Pasa Jesús Nazareno.
Entonces gritó: ¡Jesús, Hijo de David, ten compasión de mí! Los que iban
delante le regañaban para que se callara, pero él gritaba más fuerte (Lc 18,
38-39).
Jesús,
oigo voces. Como el ciego de Jericó, en mi oscuridad oigo voces a mi alrededor.
Unas voces, las de los que se dicen mis amigos —pero en el fondo sólo buscan
cómplices, compinches—, quieren que no hable de Dios (lo llaman
supersticiones). Quieren que me calle y me regañan: Muchos lo regañaban para
que se callara. Otras voces, las de mis amigos de verdad, los que me quieren,
me ponen delante de ti: Ánimo, levántate, que te llama. ¿A quiénes hago caso?

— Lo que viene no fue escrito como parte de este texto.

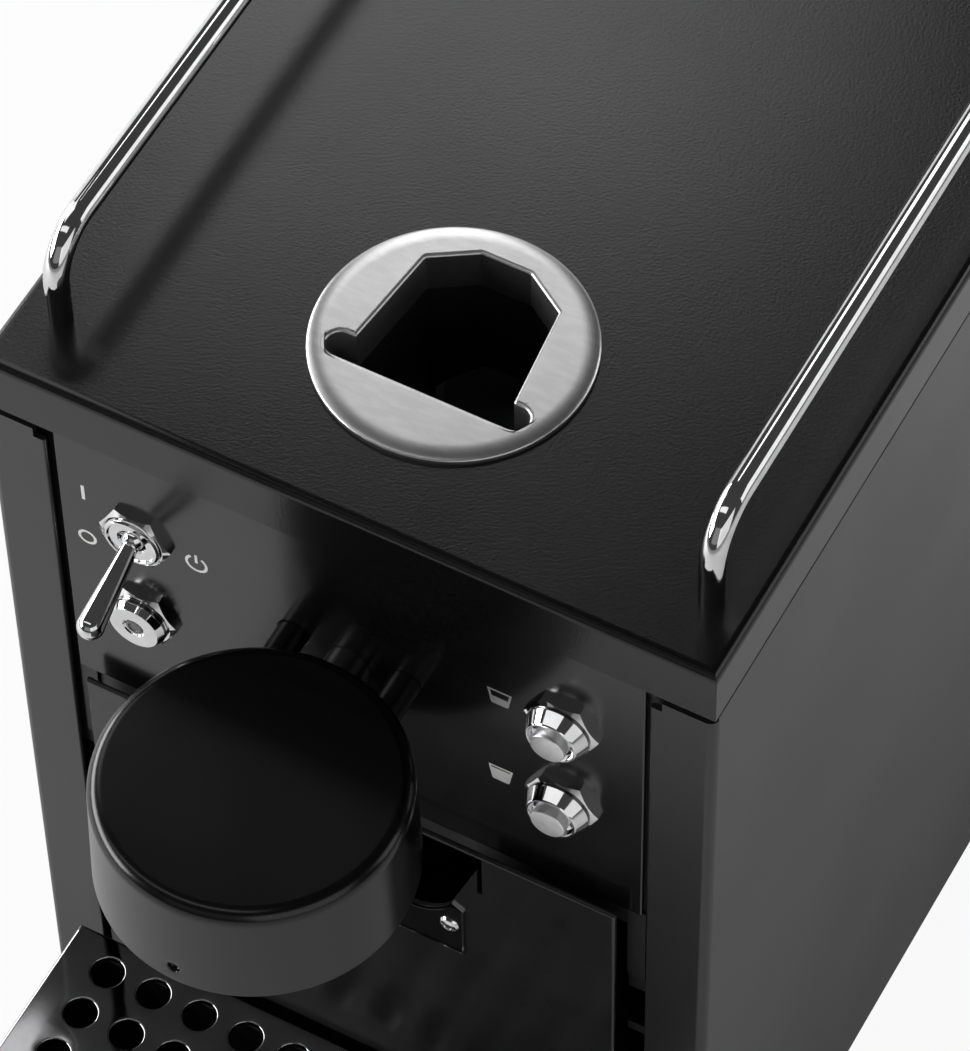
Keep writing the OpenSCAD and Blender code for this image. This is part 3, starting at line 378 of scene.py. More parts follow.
slotLooks = {"case_paint": "sidePaint", "gloss_black": "panelPaint", "dark_sheet": "innerSheet",
             "chrome": "chrome", "brushed_ring": "brushedSteel", "dark_rod": "darkRodSteel",
             "dark_plastic": "darkPlastic", "tank_clear": "tankPlastic", "rubber": "feetRubber",
             "lens": "lampLens", "bare_alloy": "bareAlloy", "pump_steel": "pumpSteel",
             "board": "boardGreen", "tube": "tubeRubber"}
nodeLooks = {"lid": "lidPaint", "bin_front": "doorPaintedReflection", "head_cap": "headPaint",
             "drip_grid": "gridSteel", "tank_lid": "darkPlastic"}


def edgeShading():
    # smooth faces with the edges over 30 degrees kept sharp, for the nodes' own meshes
    group = bpy.data.node_groups.new("edgeShading", "GeometryNodeTree")
    group.interface.new_socket("Geometry", in_out="INPUT", socket_type="NodeSocketGeometry")
    group.interface.new_socket("Geometry", in_out="OUTPUT", socket_type="NodeSocketGeometry")
    start, end = group.nodes.new("NodeGroupInput"), group.nodes.new("NodeGroupOutput")
    faces = group.nodes.new("GeometryNodeSetShadeSmooth")
    edges = group.nodes.new("GeometryNodeSetShadeSmooth")
    edges.domain = "EDGE"
    edges.inputs["Shade Smooth"].default_value = False
    angle = group.nodes.new("GeometryNodeInputMeshEdgeAngle")
    over = group.nodes.new("FunctionNodeCompare")
    over.operation = "GREATER_THAN"
    over.inputs[1].default_value = math.radians(30)
    group.links.new(angle.outputs["Unsigned Angle"], over.inputs[0])
    group.links.new(start.outputs[0], faces.inputs["Geometry"])
    group.links.new(faces.outputs[0], edges.inputs["Geometry"])
    group.links.new(over.outputs[0], edges.inputs["Selection"])
    group.links.new(edges.outputs[0], end.inputs[0])
    return group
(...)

Jesús, a mí no me calla nadie.
Ánimo, levántate, que
te llama. Soltó el manto, dio un salto y se acercó a Jesús. Jesús le dijo:
–¿Qué quieres que haga por ti? El ciego le contestó: –Maestro, que pueda ver
(Mc 10, 49-52).
El
ciego Soltó el manto. Siempre me he preguntado: ¿Cómo sería ese manto? ¿Qué
tendría de especial? Me imagino un capote pesado y sucio, multiuso, lleno de
manchas, de color indefinido y olor a humedad. Un manto asqueroso, pero era
suyo, estaba apegado. El ciego Soltó el manto, dio un salto y se acercó a
Jesús. Para acercarse a Jesús, para poder dar el salto y ver, hay que estar
dispuesto a tirar el manto, y tirar de la manta, estar desprendido de lo
material.
¿Cuál es mi manto, al que estoy apegado?